• Task statement:
The entries below should be output exactly as written.

━━ Record extracts

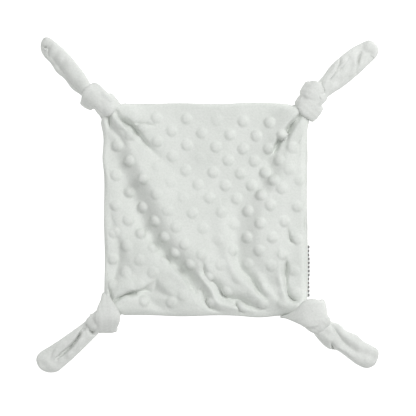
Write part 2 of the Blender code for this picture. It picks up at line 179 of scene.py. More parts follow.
def makeLamps():
    # each disc is turned to face the middle of the blanket
    for name, lamp in lamps.items():
        data = bpy.data.lights.new(name, "AREA")
        data.shape = "DISK"
        data.size = lamp["size"]
        data.energy = lamp["power"]
        data.color = lamp["tint"]
        holder = bpy.data.objects.new(name, data)
        holder.location = lamp["place"]
        holder.rotation_euler = (-Vector(lamp["place"])).to_track_quat("-Z", "Y").to_euler()
        bpy.context.scene.collection.objects.link(holder)


def makeSky():
    # even white light from all round, and colours shown with no film curve
    world = bpy.data.worlds.new("studio")
    world.use_nodes = True
    background = world.node_tree.nodes["Background"]
    background.inputs["Color"].default_value = (1.0, 1.0, 1.0, 1.0)
    background.inputs["Strength"].default_value = view["skyLight"]
    bpy.context.scene.world = world
    bpy.context.scene.view_settings.view_transform = "Standard"


# Materials

def hexColour(code):
    # sRGB hex to linear: the lowest values by a straight line, the others by a power
    value = np.array([int(code[k:k + 2], 16) for k in (1, 3, 5)]) / 255.0
    linear = np.where(value <= 0.04045, value / 12.92, ((value + 0.055) / 1.055) ** 2.4)
    return (*[float(c) for c in linear], 1.0)


def newMaterial(name):
    # a material with its node tree and its one shader
    made = bpy.data.materials.new(name)
    made.use_nodes = True
    tree = made.node_tree
    shader = tree.nodes["Principled BSDF"]
    return made, tree, shader


def setInputs(tree, node, inputs):
    # inputs by name or number, each a value or a socket to link from
    for key, value in inputs.items():
        if isinstance(value, bpy.types.NodeSocket):
            tree.links.new(value, node.inputs[key])
        else:
            node.inputs[key].default_value = value


def addNode(tree, kind, settings=None, inputs=None):
    # one node with its settings by name and its inputs
    node = tree.nodes.new(kind)
    for key, value in (settings or {}).items():
        setattr(node, key, value)
    setInputs(tree, node, inputs or {})
    return node


def bandScale(spacing, turnsPerUnit):
    # scale of a wave texture whose bands lie this many millimetres apart: a full turn, divided by
    # the radians that it turns in each unit and by the spacing
    return 2 * math.pi / (turnsPerUnit * spacing * mm)


# radians that a wave texture turns in each unit along an axis, by the way that its bands run
bandTurns = dict(straight=20.0, diagonal=10.0)

plush = dict(  # sizes in millimetres
    tuftSize=1.6, tuftDetail=5.0, tuftRoughness=0.62,
    patchSize=22.0, patchDetail=2.0, patchRoughness=0.5, patchShare=0.35,
    darkAt=0.32, lightAt=0.62,  # the noise's values where the colour is all dark and all light
    bumpStrength=0.55,
    roughness=0.95, ior=1.45, specular=0.18, sheenRoughness=0.45, sheenTint="#f6f8f4",
    kinds=dict(
        plushDimpled=dict(light="#dfe2de", dark="#d2d6d1", sheen=0.35, pileDepth=0.35),
        plushSmooth=dict(light="#dddfdc", dark="#cfd2ce", sheen=0.15, pileDepth=0.30),
    ),
)


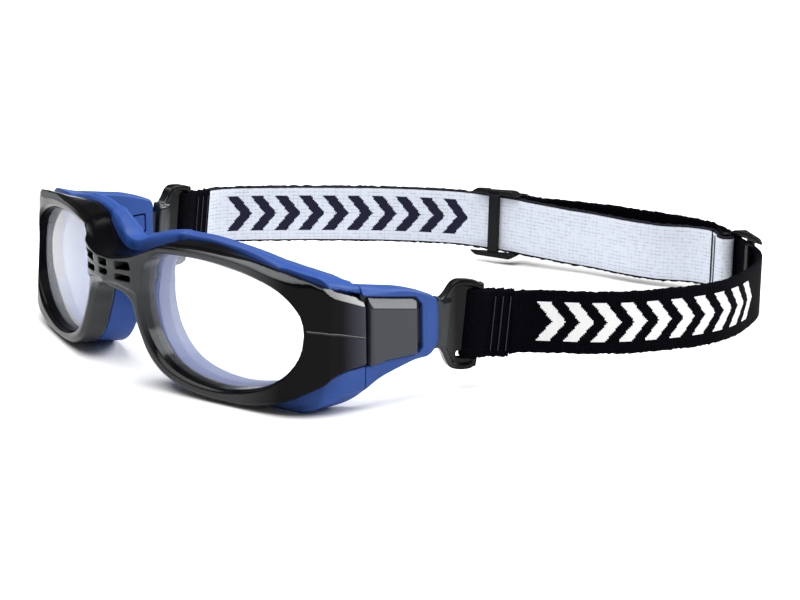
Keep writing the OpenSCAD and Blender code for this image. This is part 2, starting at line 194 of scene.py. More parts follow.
def field_mesh(field, low, high, step):
    """The zero surface of a field, with its own smooth normals."""
    low, high = np.array(low, np.float32), np.array(high, np.float32)
    n = np.ceil((high - low) / step).astype(int) + 1
    n = (np.ceil((n - 1) / COARSE) * COARSE + 1).astype(int)
    axes = [low[i] + step * np.arange(n[i], dtype=np.float32) for i in range(3)]
    pts = np.stack(np.meshgrid(*[a[::COARSE] for a in axes], indexing="ij"), -1)
    rough = field(pts.reshape(-1, 3)).reshape(pts.shape[:3])
    near = np.abs(rough) < COARSE * step * REACH
    # Every fine point of a coarse cell that has a corner near the surface
    cell = np.zeros(tuple(s - 1 for s in near.shape), bool)
    for corner in CORNERS:
        cell |= part_of(near, cell.shape, corner)
    fine = np.zeros(tuple(n), bool)
    for first in COARSE * np.argwhere(cell):
        fine[tuple(slice(f, f + COARSE + 1) for f in first)] = True
    value = np.where(rough >= 0, 1.0, -1.0).astype(np.float32)
    for axis in range(3):
        value = np.repeat(value, COARSE, axis)
    value = value[: n[0], : n[1], : n[2]].copy()
    at = np.argwhere(fine)
    for first in range(0, len(at), BLOCK):
        part = at[first : first + BLOCK]
        value[tuple(part.T)] = field(low + step * part.astype(np.float32))
    inside = value < 0
    count = sum(part_of(inside, n - 1, c).astype(np.int8) for c in CORNERS)
    active = np.argwhere((count > 0) & (count < 8))
    index = np.full(tuple(n - 1), -1, np.int32)
    index[tuple(active.T)] = np.arange(len(active))
    total, hits = np.zeros((len(active), 3)), np.zeros(len(active))
    for c in CORNERS:
        for axis in range(3):
            if c[axis]:
                continue
            d = list(c)
            d[axis] = 1
            va = value[tuple((active + c).T)]
            vb = value[tuple((active + d).T)]
            cross = (va < 0) != (vb < 0)
            t = np.where(cross, va / np.where(cross, va - vb, 1), 0)
            p = np.array(c, float) + np.zeros((len(active), 3))
            p[:, axis] = t
            total += p * cross[:, None]
            hits += cross
    verts = (low + step * (active + total / hits[:, None])).astype(np.float32)
    # One face for each grid line that crosses the surface
    faces = []
    for axis in range(3):
        u, v = (axis + 1) % 3, (axis + 2) % 3
        shift = np.eye(3, dtype=int)[axis]
        a = part_of(inside, n - shift, (0, 0, 0))
        edge = np.argwhere(a != part_of(inside, n - shift, shift))
        edge = edge[(edge[:, u] > 0) & (edge[:, v] > 0) & (edge[:, u] < n[u] - 1) & (edge[:, v] < n[v] - 1)]
        flip = a[tuple(edge.T)]
        quad = []
        for du, dv in ((1, 1), (0, 1), (0, 0), (1, 0)):
            e = edge.copy()
            e[:, u] -= du
            e[:, v] -= dv
            quad.append(index[tuple(e.T)])
        quad = np.stack(quad, 1)
        quad[~flip] = quad[~flip][:, ::-1]
        faces.append(quad)
    faces = np.concatenate(faces)
    faces = faces[(faces >= 0).all(1)]

    def slope(p, e):
        g = np.empty_like(p)
        for i in range(3):
            d = np.zeros(3, p.dtype)
            d[i] = e
            g[:, i] = (field(p + d) - field(p - d)) / (2 * e)
        return g

    # Three short moves of every point onto the surface
    for _ in range(3):
        g = slope(verts, SLOPE_SPAN)
        steep = np.maximum((g * g).sum(1), 0.2)
        move = g * (field(verts) / steep)[:, None]
        length = np.linalg.norm(move, axis=1)
        verts = verts - move * np.minimum(1, 0.4 * step / np.maximum(length, 1e-9))[:, None]
    normals = slope(verts, NORMAL_SPAN)
    normals /= np.maximum(np.linalg.norm(normals, axis=1), 1e-9)[:, None]
    return verts, faces, normals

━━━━

• Worked solution:
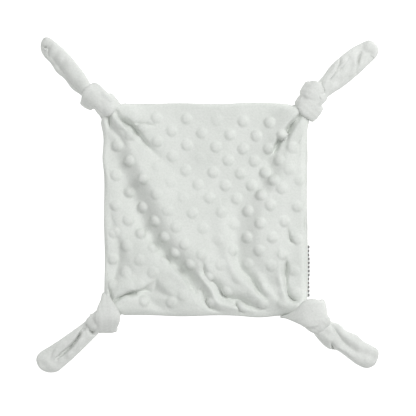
Write part 2 of the Blender code for this picture. It picks up at line 179 of scene.py. More parts follow.
def makeLamps():
    # each disc is turned to face the middle of the blanket
    for name, lamp in lamps.items():
        data = bpy.data.lights.new(name, "AREA")
        data.shape = "DISK"
        data.size = lamp["size"]
        data.energy = lamp["power"]
        data.color = lamp["tint"]
        holder = bpy.data.objects.new(name, data)
        holder.location = lamp["place"]
        holder.rotation_euler = (-Vector(lamp["place"])).to_track_quat("-Z", "Y").to_euler()
        bpy.context.scene.collection.objects.link(holder)


def makeSky():
    # even white light from all round, and colours shown with no film curve
    world = bpy.data.worlds.new("studio")
    world.use_nodes = True
    background = world.node_tree.nodes["Background"]
    background.inputs["Color"].default_value = (1.0, 1.0, 1.0, 1.0)
    background.inputs["Strength"].default_value = view["skyLight"]
    bpy.context.scene.world = world
    bpy.context.scene.view_settings.view_transform = "Standard"


# Materials

def hexColour(code):
    # sRGB hex to linear: the lowest values by a straight line, the others by a power
    value = np.array([int(code[k:k + 2], 16) for k in (1, 3, 5)]) / 255.0
    linear = np.where(value <= 0.04045, value / 12.92, ((value + 0.055) / 1.055) ** 2.4)
    return (*[float(c) for c in linear], 1.0)


def newMaterial(name):
    # a material with its node tree and its one shader
    made = bpy.data.materials.new(name)
    made.use_nodes = True
    tree = made.node_tree
    shader = tree.nodes["Principled BSDF"]
    return made, tree, shader


def setInputs(tree, node, inputs):
    # inputs by name or number, each a value or a socket to link from
    for key, value in inputs.items():
        if isinstance(value, bpy.types.NodeSocket):
            tree.links.new(value, node.inputs[key])
        else:
            node.inputs[key].default_value = value


def addNode(tree, kind, settings=None, inputs=None):
    # one node with its settings by name and its inputs
    node = tree.nodes.new(kind)
    for key, value in (settings or {}).items():
        setattr(node, key, value)
    setInputs(tree, node, inputs or {})
    return node


def bandScale(spacing, turnsPerUnit):
    # scale of a wave texture whose bands lie this many millimetres apart: a full turn, divided by
    # the radians that it turns in each unit and by the spacing
    return 2 * math.pi / (turnsPerUnit * spacing * mm)


# radians that a wave texture turns in each unit along an axis, by the way that its bands run
bandTurns = dict(straight=20.0, diagonal=10.0)

plush = dict(  # sizes in millimetres
    tuftSize=1.6, tuftDetail=5.0, tuftRoughness=0.62,
    patchSize=22.0, patchDetail=2.0, patchRoughness=0.5, patchShare=0.35,
    darkAt=0.32, lightAt=0.62,  # the noise's values where the colour is all dark and all light
    bumpStrength=0.55,
    roughness=0.95, ior=1.45, specular=0.18, sheenRoughness=0.45, sheenTint="#f6f8f4",
    kinds=dict(
        plushDimpled=dict(light="#dfe2de", dark="#d2d6d1", sheen=0.35, pileDepth=0.35),
        plushSmooth=dict(light="#dddfdc", dark="#cfd2ce", sheen=0.15, pileDepth=0.30),
    ),
)


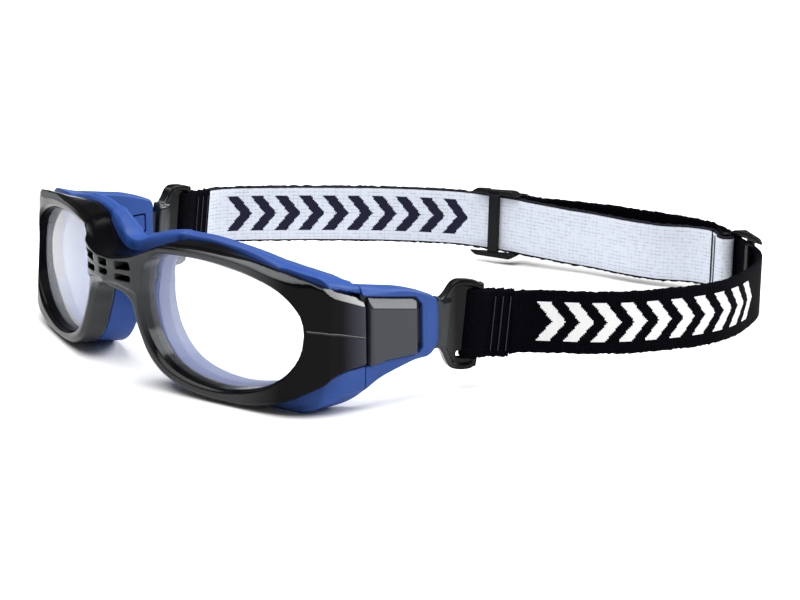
Keep writing the OpenSCAD and Blender code for this image. This is part 2, starting at line 194 of scene.py. More parts follow.
def field_mesh(field, low, high, step):
    """The zero surface of a field, with its own smooth normals."""
    low, high = np.array(low, np.float32), np.array(high, np.float32)
    n = np.ceil((high - low) / step).astype(int) + 1
    n = (np.ceil((n - 1) / COARSE) * COARSE + 1).astype(int)
    axes = [low[i] + step * np.arange(n[i], dtype=np.float32) for i in range(3)]
    pts = np.stack(np.meshgrid(*[a[::COARSE] for a in axes], indexing="ij"), -1)
    rough = field(pts.reshape(-1, 3)).reshape(pts.shape[:3])
    near = np.abs(rough) < COARSE * step * REACH
    # Every fine point of a coarse cell that has a corner near the surface
    cell = np.zeros(tuple(s - 1 for s in near.shape), bool)
    for corner in CORNERS:
        cell |= part_of(near, cell.shape, corner)
    fine = np.zeros(tuple(n), bool)
    for first in COARSE * np.argwhere(cell):
        fine[tuple(slice(f, f + COARSE + 1) for f in first)] = True
    value = np.where(rough >= 0, 1.0, -1.0).astype(np.float32)
    for axis in range(3):
        value = np.repeat(value, COARSE, axis)
    value = value[: n[0], : n[1], : n[2]].copy()
    at = np.argwhere(fine)
    for first in range(0, len(at), BLOCK):
        part = at[first : first + BLOCK]
        value[tuple(part.T)] = field(low + step * part.astype(np.float32))
    inside = value < 0
    count = sum(part_of(inside, n - 1, c).astype(np.int8) for c in CORNERS)
    active = np.argwhere((count > 0) & (count < 8))
    index = np.full(tuple(n - 1), -1, np.int32)
    index[tuple(active.T)] = np.arange(len(active))
    total, hits = np.zeros((len(active), 3)), np.zeros(len(active))
    for c in CORNERS:
        for axis in range(3):
            if c[axis]:
                continue
            d = list(c)
            d[axis] = 1
            va = value[tuple((active + c).T)]
            vb = value[tuple((active + d).T)]
            cross = (va < 0) != (vb < 0)
            t = np.where(cross, va / np.where(cross, va - vb, 1), 0)
            p = np.array(c, float) + np.zeros((len(active), 3))
            p[:, axis] = t
            total += p * cross[:, None]
            hits += cross
    verts = (low + step * (active + total / hits[:, None])).astype(np.float32)
    # One face for each grid line that crosses the surface
    faces = []
    for axis in range(3):
        u, v = (axis + 1) % 3, (axis + 2) % 3
        shift = np.eye(3, dtype=int)[axis]
        a = part_of(inside, n - shift, (0, 0, 0))
        edge = np.argwhere(a != part_of(inside, n - shift, shift))
        edge = edge[(edge[:, u] > 0) & (edge[:, v] > 0) & (edge[:, u] < n[u] - 1) & (edge[:, v] < n[v] - 1)]
        flip = a[tuple(edge.T)]
        quad = []
        for du, dv in ((1, 1), (0, 1), (0, 0), (1, 0)):
            e = edge.copy()
            e[:, u] -= du
            e[:, v] -= dv
            quad.append(index[tuple(e.T)])
        quad = np.stack(quad, 1)
        quad[~flip] = quad[~flip][:, ::-1]
        faces.append(quad)
    faces = np.concatenate(faces)
    faces = faces[(faces >= 0).all(1)]

    def slope(p, e):
        g = np.empty_like(p)
        for i in range(3):
            d = np.zeros(3, p.dtype)
            d[i] = e
            g[:, i] = (field(p + d) - field(p - d)) / (2 * e)
        return g

    # Three short moves of every point onto the surface
    for _ in range(3):
        g = slope(verts, SLOPE_SPAN)
        steep = np.maximum((g * g).sum(1), 0.2)
        move = g * (field(verts) / steep)[:, None]
        length = np.linalg.norm(move, axis=1)
        verts = verts - move * np.minimum(1, 0.4 * step / np.maximum(length, 1e-9))[:, None]
    normals = slope(verts, NORMAL_SPAN)
    normals /= np.maximum(np.linalg.norm(normals, axis=1), 1e-9)[:, None]
    return verts, faces, normals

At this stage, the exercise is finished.